A personal reading of the poem says it is about the poet, as Cox saw it, the singer who has craftily, modernistically, learned to avoid the obvious eccentricities and pomposities of the nineteenth century and to use the sound of everyday speech; hence he has learned "in singing not to sing." The poet views the world around him, his own arrival at middle age, the diminution of the beauty of youth that comes during the blink of an eye, "a moment overcast." He has, finally, achieved the escape that played so heavily in A Boys Will, and in a sense has avoided some of the "highway dust" that coats the world—but not completely, for it "is over all." The diminished thing is himself, his own life. At about the time of the publication of Mountain Interval he confided in Louis Untermeyer, perhaps only half teasingly, that the poet in him had died ten years before. This was an exaggeration, to be sure, but it does give credence to the reading of the final line as being a reference to himself, as well as his own beliefs about himself and perhaps his poetic powers.

Finally, it is a poem that is huge with philosophical despair and doubt. It is a poem that compresses all of his "obsessive themes" into fourteen lines—isolation, extinction, and human limitations. The bird almost blusters in the face of these concerns. It is reminiscent of Virginia Woolf's moth kicking at death, hopeless and helpless but not giving up. There is a sense, despite the bravado of the opening lines (a bravado like that exhibited in "Into My Own"), that all has gone to smash, for every image that follows is a negative one—the "petal-fall," the "moment overcast," the "highway dust," the nonsinging, and the "diminished thing." This is grief so deep and absolute that we have to wonder at the strength it took to write the poem at all.

It is not at all unusual to find this kind of "confusion" addressed and "arrested" in Frost, fixed to the page and hence to the mind like pins through a butterfly's wings. But what is so striking is how very long it takes for the depth of the pain to make itself known. The true sense of pain and desperation is elusive because the very form on the page, the very act of creating that form, is often enough to "stay" or "arrest" the confusion sufficiently to make it appear as if there is no confusion at all—and never was. It is only when we realize that what "He says" is the persona translating what he wants the bird to say that we realize that the speaker is externalizing his own dark mood through the bird as certainly as Hardy does through his "Darkling Thrush" or Whitman through his widowed "he-bird."

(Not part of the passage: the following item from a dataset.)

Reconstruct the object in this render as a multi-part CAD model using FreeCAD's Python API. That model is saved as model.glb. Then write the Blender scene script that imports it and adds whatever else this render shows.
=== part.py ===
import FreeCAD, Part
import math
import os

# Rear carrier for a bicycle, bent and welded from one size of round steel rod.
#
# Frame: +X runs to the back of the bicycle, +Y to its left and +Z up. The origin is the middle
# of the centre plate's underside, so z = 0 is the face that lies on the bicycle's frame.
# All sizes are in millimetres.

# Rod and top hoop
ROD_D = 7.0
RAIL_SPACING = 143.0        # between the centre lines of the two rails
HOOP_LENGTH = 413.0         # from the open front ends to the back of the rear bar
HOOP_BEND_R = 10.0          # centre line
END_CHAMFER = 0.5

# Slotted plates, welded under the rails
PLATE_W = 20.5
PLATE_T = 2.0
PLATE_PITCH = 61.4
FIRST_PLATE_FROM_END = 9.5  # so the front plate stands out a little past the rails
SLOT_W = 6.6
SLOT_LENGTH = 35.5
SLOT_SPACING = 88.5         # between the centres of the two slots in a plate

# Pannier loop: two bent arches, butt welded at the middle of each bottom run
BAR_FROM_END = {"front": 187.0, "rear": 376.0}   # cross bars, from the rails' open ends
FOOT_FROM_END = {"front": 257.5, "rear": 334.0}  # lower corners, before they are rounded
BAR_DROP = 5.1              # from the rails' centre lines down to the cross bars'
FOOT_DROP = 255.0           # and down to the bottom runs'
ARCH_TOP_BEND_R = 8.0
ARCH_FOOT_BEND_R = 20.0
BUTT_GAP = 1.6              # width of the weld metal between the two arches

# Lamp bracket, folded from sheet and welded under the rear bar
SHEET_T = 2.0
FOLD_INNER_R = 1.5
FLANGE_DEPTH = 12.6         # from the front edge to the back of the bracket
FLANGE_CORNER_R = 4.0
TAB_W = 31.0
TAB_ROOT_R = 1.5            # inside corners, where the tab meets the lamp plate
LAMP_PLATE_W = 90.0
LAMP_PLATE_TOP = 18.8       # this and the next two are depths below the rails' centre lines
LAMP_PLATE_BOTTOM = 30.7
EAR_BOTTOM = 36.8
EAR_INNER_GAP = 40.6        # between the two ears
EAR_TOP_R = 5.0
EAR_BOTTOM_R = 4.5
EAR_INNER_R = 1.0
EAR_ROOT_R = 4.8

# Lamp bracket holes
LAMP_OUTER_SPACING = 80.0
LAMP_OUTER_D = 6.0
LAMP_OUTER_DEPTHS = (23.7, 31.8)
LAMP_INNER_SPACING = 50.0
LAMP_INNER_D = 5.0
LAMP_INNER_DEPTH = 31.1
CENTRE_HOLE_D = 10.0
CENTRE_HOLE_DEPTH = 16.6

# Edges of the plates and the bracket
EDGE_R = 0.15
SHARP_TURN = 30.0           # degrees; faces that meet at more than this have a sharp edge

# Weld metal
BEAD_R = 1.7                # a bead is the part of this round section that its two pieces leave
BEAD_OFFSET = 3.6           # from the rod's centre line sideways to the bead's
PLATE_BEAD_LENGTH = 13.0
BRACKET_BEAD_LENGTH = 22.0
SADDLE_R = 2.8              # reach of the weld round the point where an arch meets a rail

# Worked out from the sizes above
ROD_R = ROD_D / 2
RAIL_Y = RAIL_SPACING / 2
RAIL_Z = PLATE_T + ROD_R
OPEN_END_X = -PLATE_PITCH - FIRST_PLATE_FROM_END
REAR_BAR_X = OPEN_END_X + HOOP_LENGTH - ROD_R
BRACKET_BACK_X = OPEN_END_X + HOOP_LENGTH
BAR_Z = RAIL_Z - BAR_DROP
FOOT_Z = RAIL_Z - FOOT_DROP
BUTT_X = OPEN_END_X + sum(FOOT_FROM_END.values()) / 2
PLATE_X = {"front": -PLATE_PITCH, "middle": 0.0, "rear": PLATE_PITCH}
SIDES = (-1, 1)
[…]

Yet here is another stumbling block: in choosing to write the poem, in other words "to sing," in a very strict form, he has done precisely what he says he knows not to do, and hasn't done. Again, the very subtlety, the illusion and the reality demand absolute attention to every word on the page, and a healthy skepticism when we are told anything. To take anything we are told in the poem at face value is no way to approach Frost, who believed absolutely that the poem was a way "to say one thing in terms of another." From the very first line we should be on guard. No absolutes can be trusted—not "everyone" has heard the oven bird. From there on it is nip and tuck as the poet gains his wisdom as the poem builds. And it is one hell of a ride, one that insists that we climb back to the top and do it again, for in reriding the poem down we see what we missed each time before.

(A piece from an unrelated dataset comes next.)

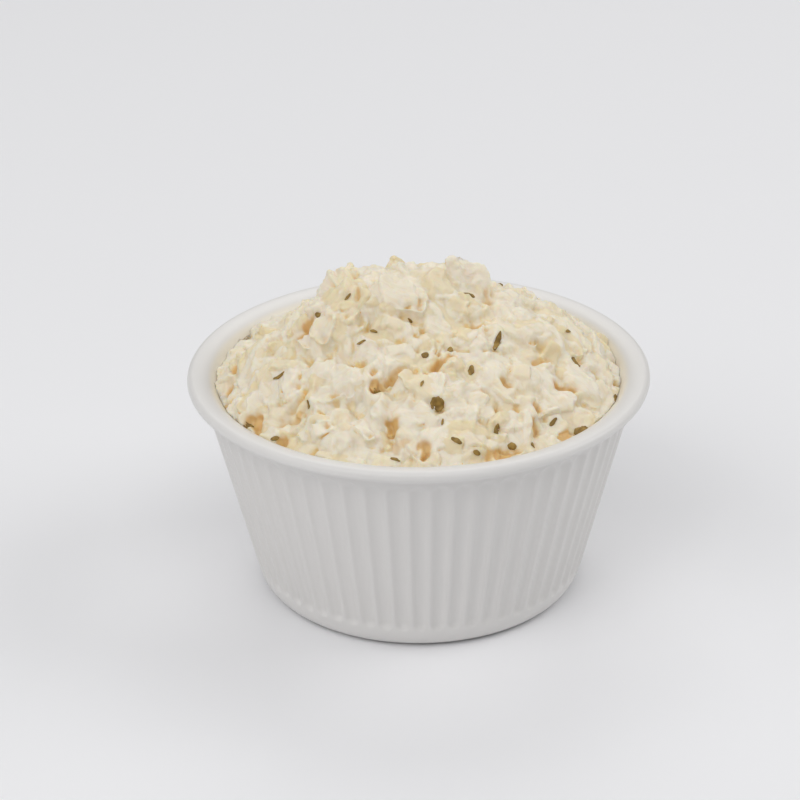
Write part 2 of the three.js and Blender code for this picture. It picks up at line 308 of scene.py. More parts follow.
def inside_outline(gap=0.0):
    """The inside from the lip's top down to the middle of the floor, moved in by a gap."""
    flare_end = RIM_HEIGHT - FLARE_DROP
    corner_top = FLOOR_HEIGHT + INNER_CORNER_RADIUS
    floor = FLOOR_HEIGHT + gap
    flare = curve(
        (RIM_RADIUS - LIP_ROUNDING - gap, RIM_HEIGHT + gap),
        (inner_radius(flare_end) + FLARE_PULL - gap, RIM_HEIGHT + gap),
        (inner_radius(flare_end) - gap, flare_end),
        10,
    )
    corner = curve(
        (inner_radius(corner_top) - gap, corner_top),
        (inner_radius(FLOOR_HEIGHT) - gap, floor),
        (inner_radius(FLOOR_HEIGHT) - INNER_CORNER_RADIUS - gap, floor),
        8,
    )
    return [*flare, *straight(flare[-1], corner[0], 4), *corner, (0, floor)]


print("wall leans", round(math.degrees(WALL_LEAN), 1), "degrees")

# %% The flutes' depth
def flute_depth(angle, height):
    """How deep a flute is at a point of the wall: a bar with round ends, laid along the wall."""
    if not FLUTE_BOTTOM < height < FLUTE_TOP:
        return 0.0
    pitch = 2 * math.pi / FLUTE_COUNT
    aside = ((angle / pitch) % 1 - 0.5) * pitch * wall_radius(height)
    width = pitch * wall_radius(height) - RIB_WIDTH
    cutter = width**2 / (8 * FLUTE_DEPTH) + FLUTE_DEPTH / 2
    reach = math.sqrt(2 * cutter * FLUTE_DEPTH - FLUTE_DEPTH**2)
    past_end = max(0, reach - (height - FLUTE_BOTTOM), reach - (FLUTE_TOP - height))
    inside = cutter**2 - aside**2 - past_end**2
    return max(0.0, math.sqrt(max(0, inside)) - cutter + FLUTE_DEPTH)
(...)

It is not surprising that Frost is again "not artless" in his prosody. A cursory look at the rhyme scheme of "The Oven Bird" seems to reveal patternless rhyming to rival that of "Mowing"—which would make this too a great poem but not a sonnet. But a closer look shows us indeed an intricate pattern: He opens with a couplet aa, followed by bcb which he links, via the medial rhyme, with the next three lines dcd. While rhyme links these two line groupings, the couplet is locked to the bcb syntactically; the first b rhyme is the last line of the first sentence. The cb lines that follow are a sentence themselves. The next lines, dcd, are, as I said, linked to the previous lines via rhyme. They are also linked to the couplet ff by yet another syntactical connection. The second couplet's function, like the aa couplet, is to introduce us to something: aa introduces us to the bird, ff introduces us to two great human failures—the biblical "Fall" in the first line and the failure of the human technological experiment in the second. This is the place in the poem where the human persona is most obvious, and human concerns are spoken of in human terms, not through the bird's interpreted speech. The turn, such as it is, appears to occur after line ten when we return to the bird being spoken about as it was in the opening lines. In what turns out to be another tour de force, Frost insists that we return to the beginning of the poem, that we see the interconnectedness of things by using a rhyme pair that strongly echoes the introductory couplet. I doubt that one could find another sonnet as intricately and subtly designed as this one.

Of course, for most poets, such a display of technical brilliance would be enough. But Frost is not content to stop here, nor is he undesigning in putting one final, subtle demonstration of the diminution he talks openly about in the closing two lines: according to at least one scansion both of those lines are, themselves, diminished, at least in terms of the form. Both lines contain only four stresses, not the requisite five. In line thirteen only the first syllable of "question," "frames," "all," and "words" can possibly call for stresses. "That," which by its placement would seem to take stress is passed over, in any reading, much too quickly. At best it might take a light secondary stress. Thus, there is a very loose iambic, but it gives the impression of being a four-stress line.

The final line deserves its own space for discussion. Although the line is pentameter, and it begins with two iambic feet, it is the cause of an illusion. "Of a," medially, may be another pyrrhic. However, the line can also be scanned as two iambs followed by two anapests. Either way, two iambs followed by two anapests, or two iambs followed by a pyrrhic and two more iambs, there is a four stress line, a final technical burst after most of the crowd has turned away, another masterful stroke that once more demonstrates the need to pay absolute attention to every aspect of every poem, for none goes unmanipulated and uncontrolled down to the merest minim.